AudiobooksNow review by Steven on 2011-01-29 10:52:14

God's Battalions: The Case for the Crusades, by Rodney Stark. Mr. Stark is a brave man to lay out an argument explaining the rationale behind the Crusades, and he's very observant. Indeed, nearly everything I've ever read on the Crusades left me with the impression that the European Crusaders were blood-thirsty, expansionist, war-mongers intent on colonizing the Middle East because, well, that's just what European do. Steven Runciman's 3-volume A History of the Crusades, for example, reads like a polemical condemnation of all things European set against the lights of a superior Islamic culture. Rodney Stark corrects that, and it is long overdue. He begins by pointing out that much of North Africa, the Middle East and southern Europe were Christian and Jewish for hundreds and hundreds of years before Muhammad was informed by Allah, via the archangel Gabriel, that it was his holy duty to tax, enslave and/or murder non-Muslims.

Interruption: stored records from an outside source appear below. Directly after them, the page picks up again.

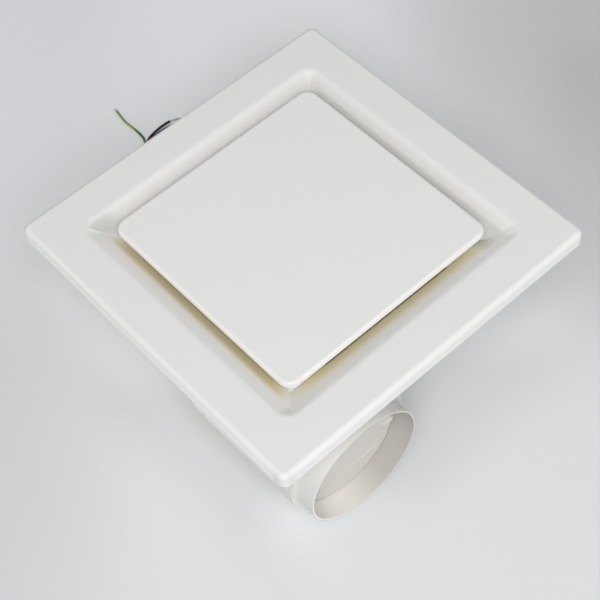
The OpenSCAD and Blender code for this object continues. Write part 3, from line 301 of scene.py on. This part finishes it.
# a shader group that gives a colour, a roughness and a height for the bump
def skinGroup(name, inputs):
    tree = bpy.data.node_groups.new(name, "ShaderNodeTree")
    for label, kind, value in inputs:
        tree.interface.new_socket(name=label, in_out="INPUT", socket_type=kind).default_value = value
    for label, kind in (("Colour", "NodeSocketColor"), ("Roughness", "NodeSocketFloat"),
                        ("Height", "NodeSocketFloat")):
        tree.interface.new_socket(name=label, in_out="OUTPUT", socket_type=kind)
    return tree, tree.nodes.new("NodeGroupInput"), tree.nodes.new("NodeGroupOutput")


# noises are given as scale, detail and roughness
mouldSettings = {
    "slow": (9.0, 3.0),
    "flow": (45.0, 4.0, 0.6),
    "peel": (260.0, 1.0),
    "flowGloss": 0.12,
    "grainShare": 0.35,                  # of the bump, beside the peel
    "bumpDepth": 0.0001,
    "ior": 1.43,
}
metalSettings = {
    "streak": (1.0, 3.0),
    "stain": (120.0, 4.0, 0.6),
    "stainColour": (0.18, 0.17, 0.16, 1),
    "streakGloss": 0.3,
    "bumpDepth": 0.00005,
}

# moulded plastic: a slow drift of colour, faint flow marks, and fine grain for the bump
mouldSkin, gIn, gOut = skinGroup("mouldSkin", [
    ("Colour", "NodeSocketColor", (0.8, 0.8, 0.8, 1)),
    ("Drift", "NodeSocketFloat", 0.03),
    ("Gloss", "NodeSocketFloat", 0.35),
    ("Grain scale", "NodeSocketFloat", 900.0),
])
coords = ownPoint(mouldSkin)
slow = noiseAt(mouldSkin, coords, *mouldSettings["slow"])
flow = noiseAt(mouldSkin, coords, *mouldSettings["flow"])
peel = noiseAt(mouldSkin, coords, *mouldSettings["peel"])
grain = noiseAt(mouldSkin, coords, gIn.outputs["Grain scale"])
shade = mouldSkin.nodes.new("ShaderNodeHueSaturation")
drift = swing(mouldSkin, slow, gIn.outputs["Drift"])
mouldSkin.links.new(addMath(mouldSkin, "ADD", drift, 1.0), shade.inputs["Value"])
mouldSkin.links.new(gIn.outputs["Colour"], shade.inputs["Color"])
mouldSkin.links.new(shade.outputs[0], gOut.inputs["Colour"])
gloss = addMath(mouldSkin, "ADD", swing(mouldSkin, flow, mouldSettings["flowGloss"]),
                gIn.outputs["Gloss"], clamp=True)
mouldSkin.links.new(gloss, gOut.inputs["Roughness"])
height = addMath(mouldSkin, "ADD", times(mouldSkin, grain, mouldSettings["grainShare"]), peel)
mouldSkin.links.new(height, gOut.inputs["Height"])

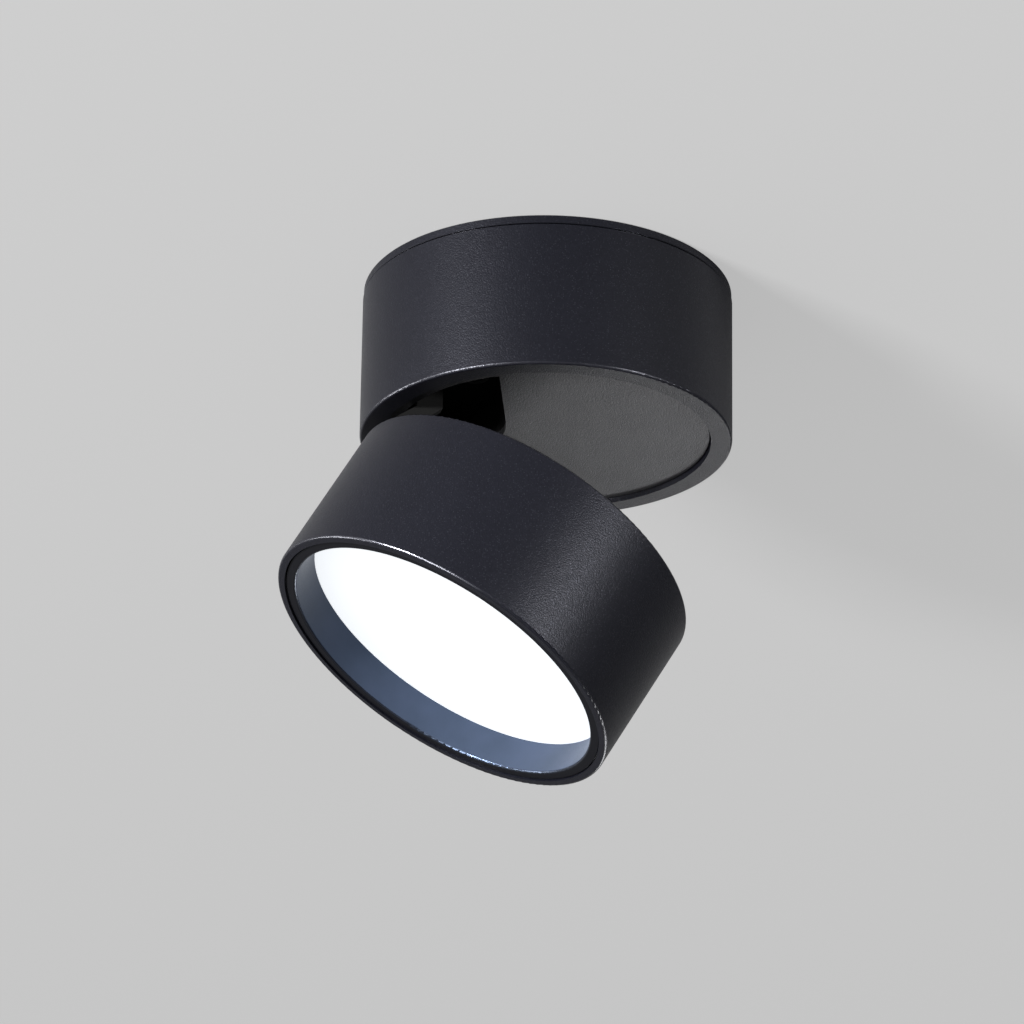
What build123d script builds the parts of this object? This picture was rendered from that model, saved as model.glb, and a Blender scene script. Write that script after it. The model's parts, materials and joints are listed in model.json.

God's Battalions takes to task historians like Runciman, James Carroll, and Karen Armstrong by providing a context to the Crusades. A book review is not the place to retrace the course of the Crusades, but a partial listing of Muslim conquests from Stark's narrative should give interested readers some idea as to why Europeans at last reacted to the unrelenting Islamic onslaught. Muslims attacked: Syria - 633 Damascus falls - 635 Byzantine forces abandon Syria following the Battle of Yarmuk - 636 Persia is invaded by peace-loving Muslims - 636 Ctesiphon a city in modern-day Iraq is destroyed - 636 Armenia invaded - 636 Pakistan invaded - 636 Palestine invaded - 636 Jerusalem surrendered - 638 Egypt attacked by peace-loving Muslims - 639-640 Nikiou, Egypt taken, its inhabitants slaughtered - 640 Alexandria, Egypt briefly taken - 641 Alexandria, Egypt retaken, its inhabitants slaughtered - 645 Cypress invaded - 649 falls 653 Sicily invaded - 649 attacked again - 652 attacked again - 667 attacked again - 720 attacked again - 827 Palermo falls 831, Syracuse falls 878, Taormina falls 902 Rhodes invaded - 649 falls 672 Carthage razed and all its inhabitants slaughtered by peace-loving Muslims - 705 Spain invaded - 711 Sardinia falls - 809 Majorca falls - 818 Crete falls - 824 Malta falls to peace-loving Muslims - 835. And on and on and on. Students of the Crusades should add Mr. Stark's work to their libraries.